Running for Commissioner At-Large are incumbent James Moran (R) and challengers Helen Bennett (R) and Elaine Harrison (D).

Moran, a two-term commissioner, said the number one problem for Queen Anne’s County is traffic, “not our traffic, the state’s traffic. The state knows we have a problem, but we need evidence to back that up.” The county has paid to put up counters at the Bay Bridge, on US 301, and at the Delaware line, he said.

The next problem is a study to determine where the new bridge crossing the Bay will be placed, Moran said.

“ It has to be the state’s number one priority or it will never get built, and QA dying on the vine for traffic,” he said.

Bennett, who sits on the county’s economic development commission, said she realizes ag is important to the county, and that farmers need the ability to navigate current traffic, as well as the potential for more traffic.

“You can’t pave over everything and still be a quintessential rural county,” said Bennett.

She said she wants to see farmers retain the rights to their property and encouraged them or other ag reps to be a voice and represent at economic development.

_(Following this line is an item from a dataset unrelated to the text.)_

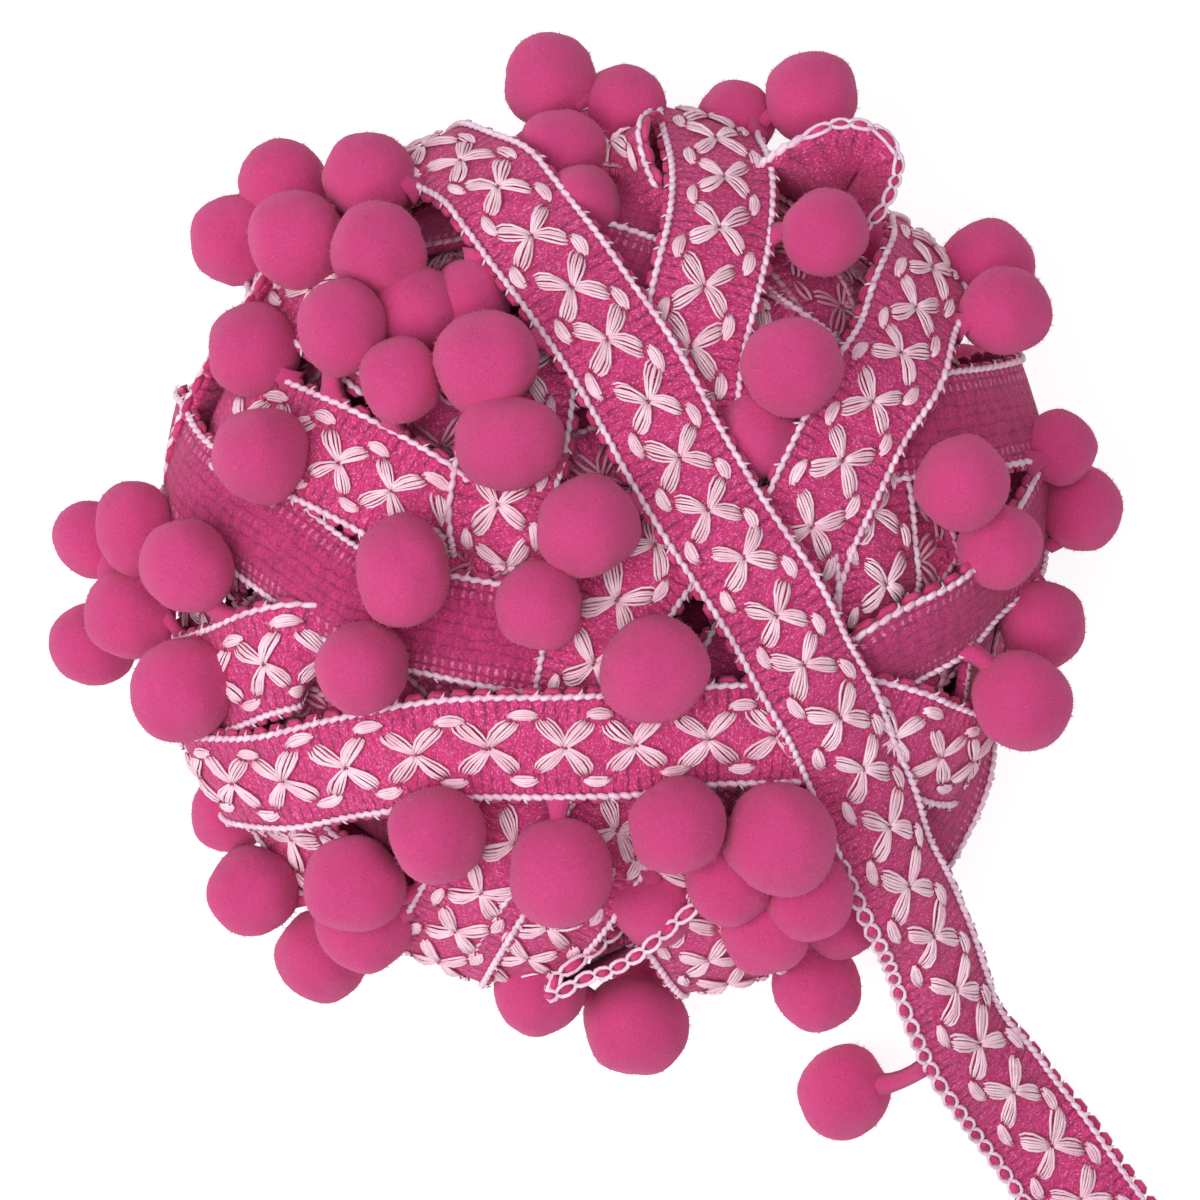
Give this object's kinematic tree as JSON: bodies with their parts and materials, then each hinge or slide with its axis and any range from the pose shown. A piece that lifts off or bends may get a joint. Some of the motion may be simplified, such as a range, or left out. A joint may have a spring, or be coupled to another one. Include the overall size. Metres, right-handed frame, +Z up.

Harrison said while the county has taken a few steps to help with traffic, with local access only signs up on KI, removing alternate routes from mapping system will help to keep traffic from coming in local access only.

Harrison said working with the fire departments and local rescues to get accidents cleared as quickly as possible, and getting tow vehicles there timely will help.

“We need to be a voice for our farmers with the State Highway Administration,” said Harrison. She said she would work to do everything possible to see a third Bay Bridge is not placed where the other two currently are.

The Primary Election is June 26 from 7 a.m. until 8 p.m with early voting beginning Thursday, June 14, through Thursday, June 21 from 10 a.m. until 8 p.m.